Les pays de transit sur la route des Balkans ont en effet durci leurs frontières. Fin 2022, la Hongrie, l’Autriche et la Serbie ont signé un plan de coopération entre leurs forces de l’ordre dans le but de diminuer le nombre d’arrivées dans leurs pays respectifs, mais aussi de soutenir la Serbie dans les expulsions de migrants vers leur pays d’origine.
Des initiatives se sont poursuivies de manière individuelle. L’Autriche a, par exemple, rétabli ses contrôles à la frontière avec la Suisse fin 2022. Récemment aussi, la Serbie a signé, le 25 juin 2024, un accord avec l’agence européenne de garde-frontières Frontex pour mener des opérations conjointes dans ses zones frontalières avec l’Albanie, la Macédoine du nord et le Monténégro.

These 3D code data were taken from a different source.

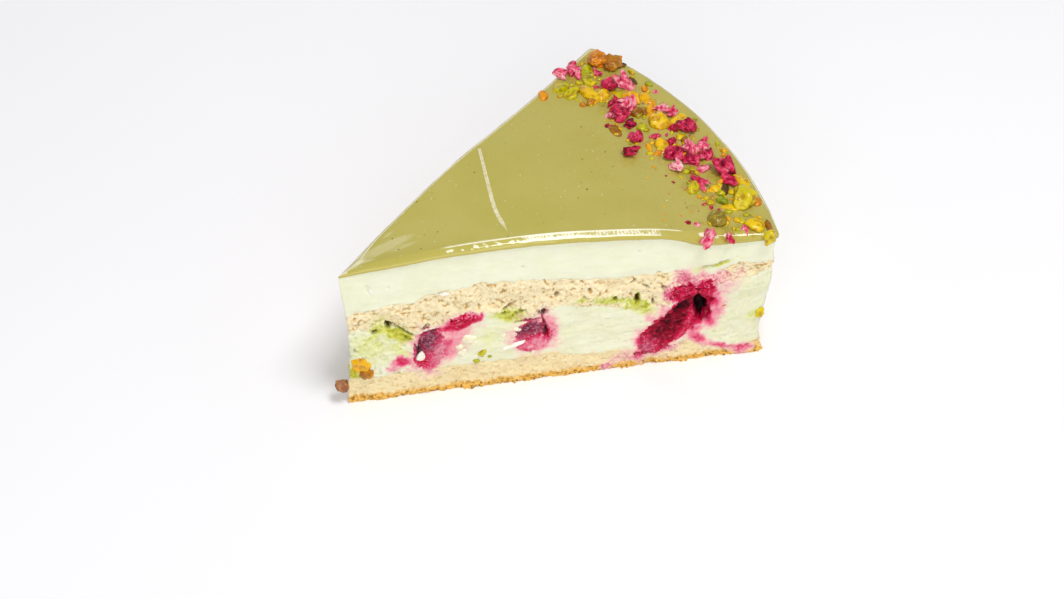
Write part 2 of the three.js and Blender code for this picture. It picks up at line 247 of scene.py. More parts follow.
@dataclass(frozen=True)
class SliceForm:
    """The wedge: its outline at each height, its layer boundaries and the top of its glaze."""

    radius: float = 120.0
    angle: float = math.radians(45.3)
    centre: Triple = (60.2, 41.9, 0.0)
    middle_radius: float = 76.0
    middle_height: float = 25.0
    corner_reach: float = 2.2
    corner_rounding: float = 0.7
    tip_mitre: float = 0.67
    tip_bulge: float = 0.22
    tip_setback: Profile = Profile(
        ((0, 0.6), (8, 0.9), (11, 2.2), (20, 2.7), (28, 2.3), (36, 1.6), (46, 0.7), (53, 0.5)))
    rim_bulge: Profile = Profile(
        ((0, -1.2), (3, -1.7), (9, -2.1), (18, -1.3), (26, -0.2), (33, 0.1), (35.5, 0.8), (39, 0)))
    wall_relief: Profile = Profile(
        ((0, 0.8), (3, 0.6), (9, 0.4), (14, 0.3), (24, 0.5), (30, 1.1), (36, 1.1), (41, 0.25)))
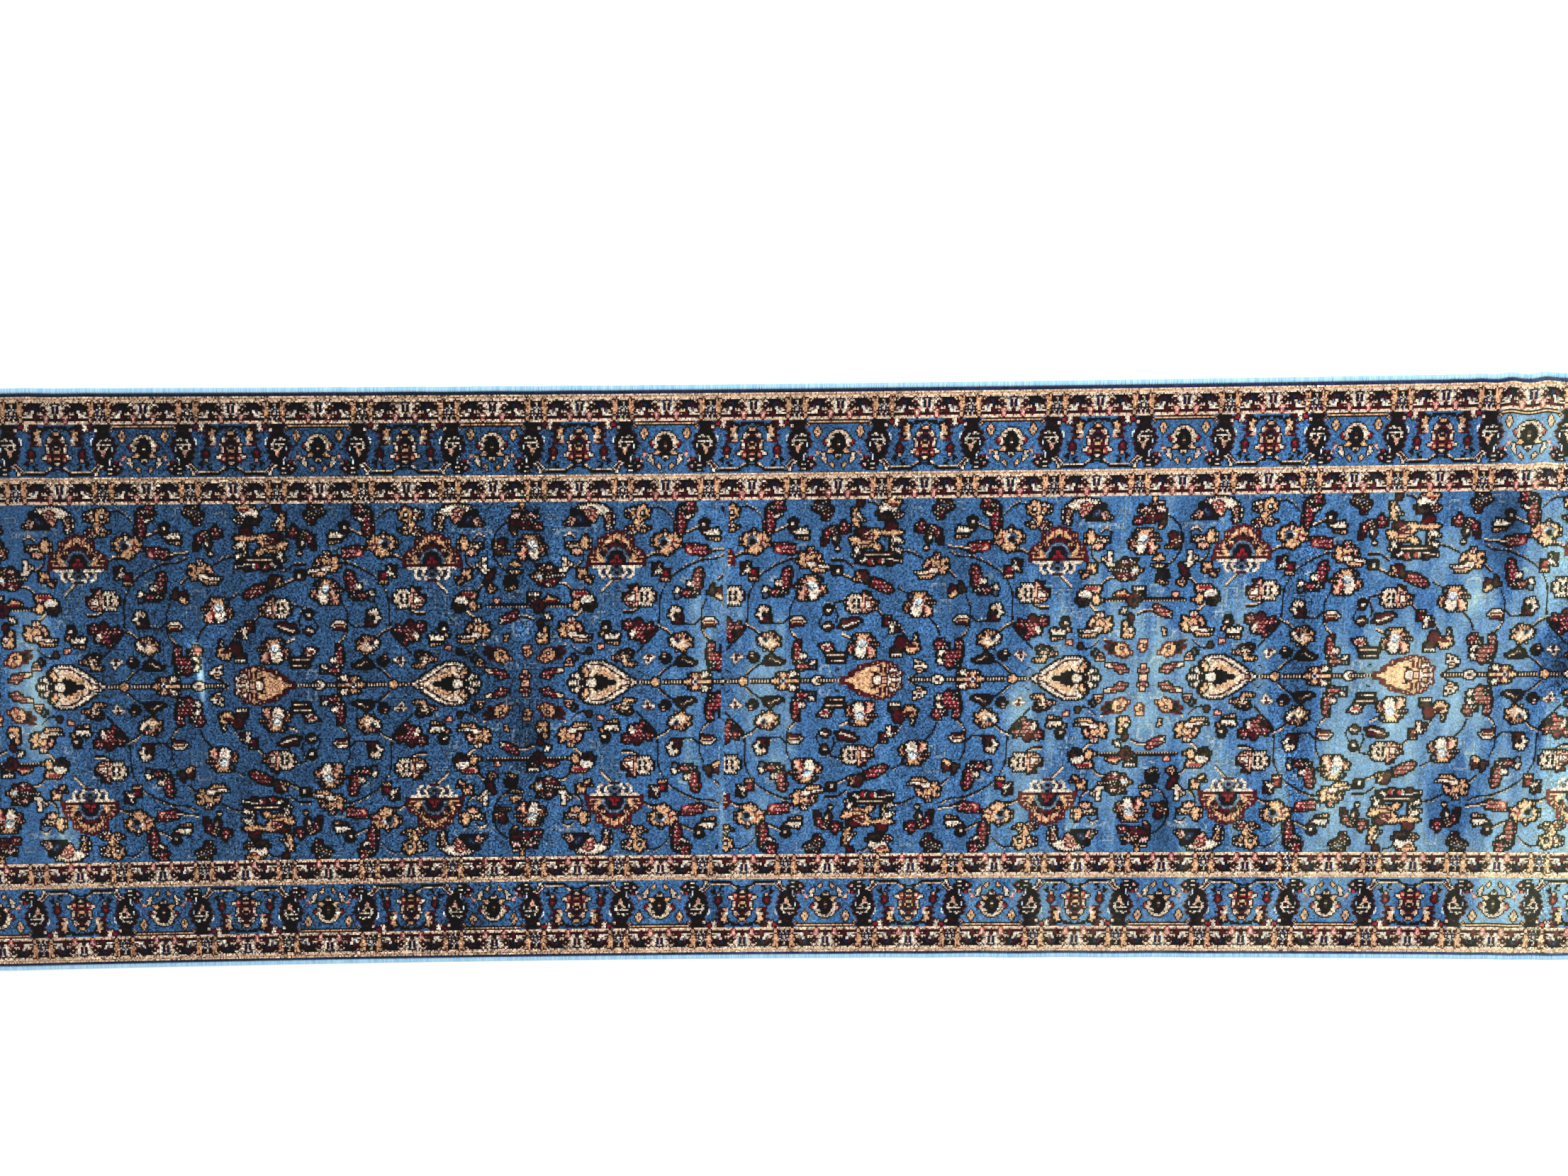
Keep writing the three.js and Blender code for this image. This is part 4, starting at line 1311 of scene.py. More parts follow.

Vers 10 % d’augmentation de la demande d’asile en 2024
S’agissant des demandeurs qui souhaitent rester en Suisse, en revanche, leur nombre ne diminue pas. Au contraire, même : en 2024, les demandes d’asile déposées en Suisse ont continué d’augmenter.
Le ministre de la Justice estime qu’à la fin de l’année 2024, on atteindra une augmentation de 10 % de la demande d’asile. En 2023, la Suisse enregistrait déjà plus de 30 000 demandes, un chiffre en augmentation puisqu’en 2022, elle n’en recevait que 24 511.

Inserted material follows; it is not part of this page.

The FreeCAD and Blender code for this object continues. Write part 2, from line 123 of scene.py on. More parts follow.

C’est cinq fois moins que son voisin français et dix fois moins que son voisin allemand. Mais suffisant pour saturer son réseau d’hébergement. Fin mai, le secrétaire d’État aux migrations a déclaré qu’il manquait 2 400 lits pour accueillir ces personnes en Suisse.

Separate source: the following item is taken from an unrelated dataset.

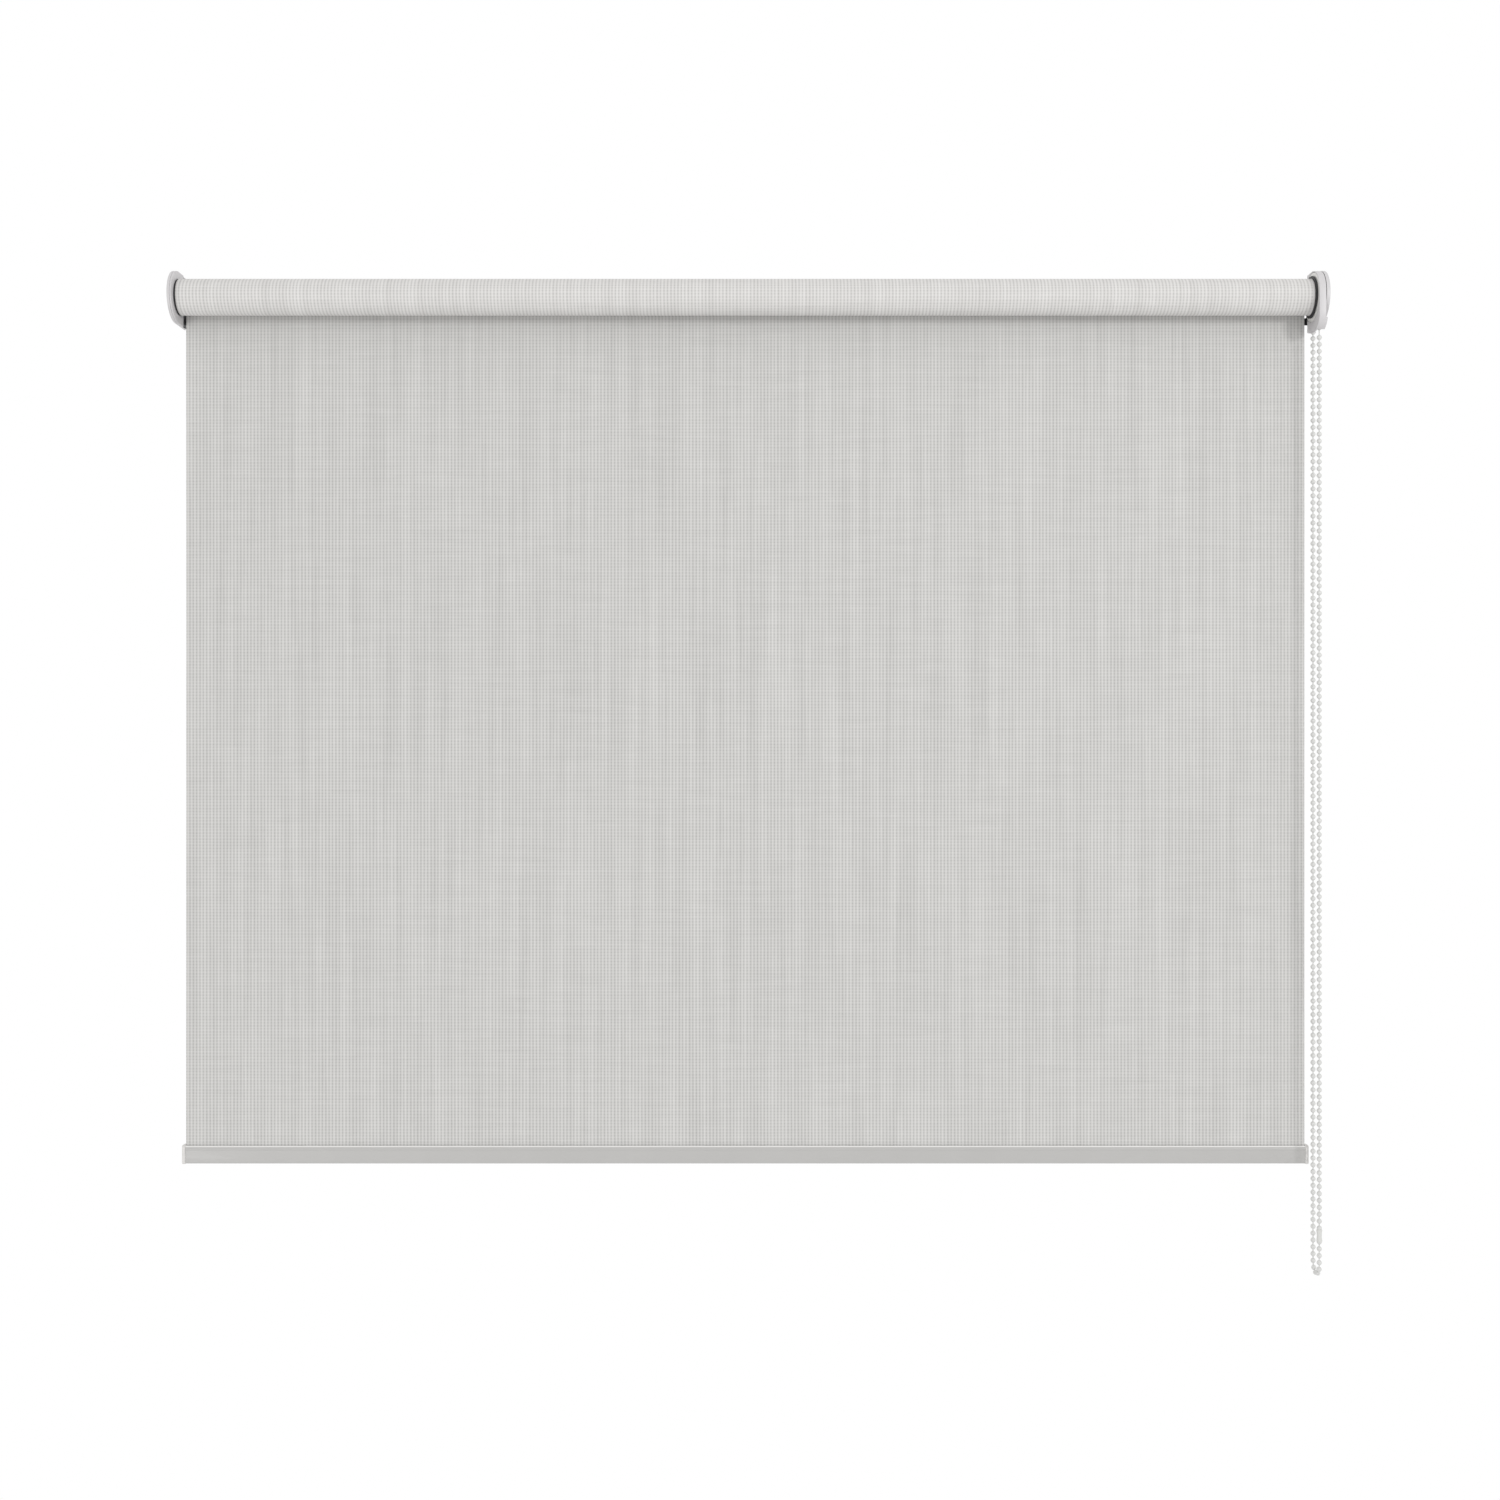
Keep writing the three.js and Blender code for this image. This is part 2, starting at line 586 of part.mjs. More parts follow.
// Hand-chosen points of the free chain: [behind the axis, height].
const FRONT_STRAND = [
  [-8.8, -34], [-8.8, -80], [-8.8, -160], [-8.8, -260], [-8.8, -360], [-8.8, -460],
  [-8.8, -560], [-8.8, -660], [-8.8, -750], [-8.8, -811.7],
];
const LOOP_AND_REAR_STRAND = [
  [-8.8, -823.3], [-8.8, -834], [-8.8, -843.8], [-8.1, -847.2], [-6.2, -850], [-3.4, -851.9],
  [0, -852.6], [3.4, -851.9], [6.2, -850], [8.1, -847.2], [8.8, -843.8], [8.8, -830],
  [8.8, -790], [8.8, -700], [8.8, -600], [8.8, -500], [8.8, -400], [8.8, -300], [8.8, -200],
  [8.8, -100], [8.8, -34],
];

function strand(points, stepsPerSpan) {
  const route = new Route(
    points.map(([back, z]) => new THREE.Vector3(CHAIN_X, AXIS_Y + back, z)), false, 'centripetal',
  );
  return pipe(route, BALL_R, (points.length - 1) * stepsPerSpan, 8);
}

function addFreeChain() {
  add('chain_front_strand', strand(FRONT_STRAND, 2), materials.chain);
  add('chain_loop', strand(LOOP_AND_REAR_STRAND, 2), materials.chain);

  const clip = new THREE.CylinderGeometry(CONNECTOR_R, CONNECTOR_R, CONNECTOR_LENGTH, 16);
  clip.rotateX(Math.PI / 2);
  clip.translate(CHAIN_X, AXIS_Y - 8.8, CONNECTOR_TOP - CONNECTOR_LENGTH / 2);
  add('chain_connector', clip, materials.cover);
}

function addChainOnWheel() {
  const centres = [];
  const lowest = CHAIN_EXIT_Z + GAP;
  const engaged = [-2, -1, 0, 1, 2].map(pocketAngle);
  const tangentZ = PITCH_R * Math.sin(engaged[0]);
  const straight = [];
  for (let z = tangentZ - BALL_PITCH; z > lowest + BALL_R; z -= BALL_PITCH) straight.push(z);
  for (const z of [...straight].reverse()) centres.push([PITCH_R, z]);
  for (const a of engaged) centres.push([PITCH_R * Math.cos(a), PITCH_R * Math.sin(a)]);
  for (const z of straight) centres.push([-PITCH_R, z]);

  const line = [[PITCH_R, lowest], ...centres, [-PITCH_R, lowest]];
  const path = new Route(
    line.map(([back, z]) => new THREE.Vector3(CHAIN_X, AXIS_Y + back, z)), false, 'centripetal',
  );
  let chain = solidOf(pipe(path, CORD_R, line.length - 1, 6));
  for (const [back, z] of centres) {
    const ball = new THREE.IcosahedronGeometry(BALL_R, 1);
    ball.translate(CHAIN_X, AXIS_Y + back, z);
    chain = chain.add(solidOf(ball));
  }
  add('chain_on_wheel', chain, materials.chain);
}

// ---- Bottom rail -----------------------------------------------------------------------

function railOutline(grow = 0) {
  const front = -RAIL_FRONT + grow;
  const back = -RAIL_FRONT - RAIL_DEPTH - grow;
  const top = RAIL_TOP + grow;
  const bottom = RAIL_TOP - RAIL_HEIGHT - grow;
  const r = 1.2;
  const outline = new THREE.Shape();
  outline.moveTo(back + r, bottom);
  outline.lineTo(front - r, bottom);
  outline.absarc(front - r, bottom + r, r, -Math.PI / 2, 0, false);
  outline.lineTo(front, top - r);
  outline.absarc(front - r, top - r, r, 0, Math.PI / 2, false);
  outline.lineTo(back + r, top);
  outline.absarc(back + r, top - r, r, Math.PI / 2, Math.PI, false);
  outline.lineTo(back, bottom + r);
  outline.absarc(back + r, bottom + r, r, Math.PI, Math.PI * 1.5, false);
  return outline;
}

function addBottomRail() {
  const rail = new THREE.Group();
  blind.add(rail);
  const x0 = FABRIC_LEFT;
  const x1 = FABRIC_RIGHT;
  const y0 = AXIS_Y + RAIL_FRONT + RAIL_WALL;
  const y1 = AXIS_Y + RAIL_FRONT + RAIL_DEPTH - RAIL_WALL;
  const slotY = FABRIC_Y + FABRIC_T / 2;
  const channelTop = RAIL_TOP - RAIL_WALL;
  const channelBottom = channelTop - 2 * SPLINE_R - 2 * GAP;
  const cavityTop = channelBottom - RAIL_WALL;
  const cavityBottom = RAIL_TOP - RAIL_HEIGHT + RAIL_WALL;
  add('bottom_rail', cut(
    plate(railOutline(), x0, x1, 4),
    box(x0 - 1, x1 + 1, y0, y1, channelBottom, channelTop),
    box(x0 - 1, x1 + 1, slotY - RAIL_SLOT / 2, slotY + RAIL_SLOT / 2, channelTop - 1, RAIL_TOP + 1),
    box(x0 - 1, x1 + 1, y0, y1, cavityBottom, cavityTop),
  ), materials.rail, rail);

  const spline = new THREE.CylinderGeometry(SPLINE_R, SPLINE_R, x1 - x0 - 4, 12);
  spline.rotateZ(Math.PI / 2);
  spline.translate((x0 + x1) / 2, (y0 + y1) / 2, (channelTop + channelBottom) / 2);
  add('bottom_spline', spline, materials.acetal, rail);

  const tongue = (a, b) => box(a, b, y0 + GAP, y1 - GAP, cavityBottom + GAP, cavityTop - GAP);
  const left = solidOf(plate(railOutline(CAP_PROUD), x0 - GAP - CAP_T, x0 - GAP, 4))
    .add(solidOf(tongue(x0 - GAP - 1, x0 + 12)));
  add('rail_cap_left', left, materials.cover, rail);
  const right = solidOf(plate(railOutline(CAP_PROUD), x1 + GAP, x1 + GAP + CAP_T, 4))
    .add(solidOf(tongue(x1 - 12, x1 + GAP + 1)));
  add('rail_cap_right', right, materials.cover, rail);
}

addBrackets();
addIdleEnd();
addTubeAndFabric();
addCrown();
addChainWheel();
addClutch();
addGuard();
addChainOnWheel();
addFreeChain();
addBottomRail();

export default blind;
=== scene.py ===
import math

import bmesh
import bpy
from mathutils import Matrix, Vector


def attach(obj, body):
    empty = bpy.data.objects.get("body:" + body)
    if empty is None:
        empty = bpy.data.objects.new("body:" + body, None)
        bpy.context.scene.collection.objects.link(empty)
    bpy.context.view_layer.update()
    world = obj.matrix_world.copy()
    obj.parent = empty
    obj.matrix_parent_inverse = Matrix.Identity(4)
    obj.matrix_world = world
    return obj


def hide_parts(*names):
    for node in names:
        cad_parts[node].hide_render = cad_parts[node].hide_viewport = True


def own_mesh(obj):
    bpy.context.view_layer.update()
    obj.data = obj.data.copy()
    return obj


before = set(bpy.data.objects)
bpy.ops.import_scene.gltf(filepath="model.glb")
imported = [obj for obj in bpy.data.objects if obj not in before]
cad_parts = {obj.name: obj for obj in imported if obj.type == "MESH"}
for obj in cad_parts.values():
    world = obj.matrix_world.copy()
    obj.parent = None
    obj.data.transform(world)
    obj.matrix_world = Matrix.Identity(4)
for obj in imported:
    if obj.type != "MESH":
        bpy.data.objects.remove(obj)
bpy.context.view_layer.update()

MM = 0.001

# ---- Camera ----------------------------------------------------------------------------
# It stands in the room on the blind's centre line, a little above half height, and looks
# straight at the wall.

camera_data = bpy.data.cameras.new("camera")
camera_data.sensor_width = 36.0
camera_data.lens = 43.94
camera_data.clip_end = 20.0
camera = bpy.data.objects.new("camera", camera_data)
camera.location = (1.3 * MM, -1628 * MM, -395.5 * MM)
camera.rotation_euler = (math.radians(90), 0, 0)
bpy.context.collection.objects.link(camera)
bpy.context.scene.camera = camera
bpy.context.scene.view_settings.view_transform = "Standard"

# ---- Bead chain ------------------------------------------------------------------------
# An endless chain of 4.5 mm balls, 6 mm apart, moulded in white acetal onto a polyester
# cord. It comes out of the guard's chin, hangs in a loop and goes back in.

BALL_R = 2.25 * MM
BALL_PITCH = 6.0 * MM
CORD_R = 0.55 * MM
POCKETS = 9
AXIS_Y = -28 * MM
CHAIN_X = 496.05 * MM
PITCH_R = BALL_PITCH / (2 * math.sin(math.pi / POCKETS))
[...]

Pression sur le système d’accueil
Ce discours politique autour de la saturation du système d’accueil remonte déjà à plusieurs années. En octobre 2022, alors que près de 3 000 requérants avaient déposé leur demande d’asile pour ce seul mois, la secrétaire d’État aux migrations d’alors, Christine Schraner Burgener, avait souligné un « niveau jamais atteint depuis la Seconde Guerre mondiale ». Des lieux provisoires d’hébergement, dans des salles de classes par exemple, avaient été ouverts.
En Suisse, les Afghans sont, loin devant, les premiers exilés à demander l’asile, suivis des Kurdes en provenance de Turquie, des Érythréens et des Nord-africains. La procédure de demande d’asile peut durer un an, sauf en cas de procédure accélérée réduite à quelques jours (jusqu’à cent jours maximum).
Durant l’examen de leur dossier, les demandeurs d’asile restent dans des centres fédéraux pour requérants d’asile (CFA), situés dans différents cantons du pays. Certains avaient été chargés au-delà de leurs capacités pour répondre aux besoins, comme à Neuchâtel, où le centre fédéral d’asile de Boudry accueillait, fin 2023, près de 900 personnes, au lieu des 480 lits habituels.
Pour rappel, la Suisse n’est pas membre de l’UE, mais elle est signataire des accords de Schengen, qui permettent la libre circulation entre les pays européens. Elle est également concernée par le règlement Dublin, selon lequel un demandeur d’asile doit déposer son dossier dans son premier État d’arrivée en Europe.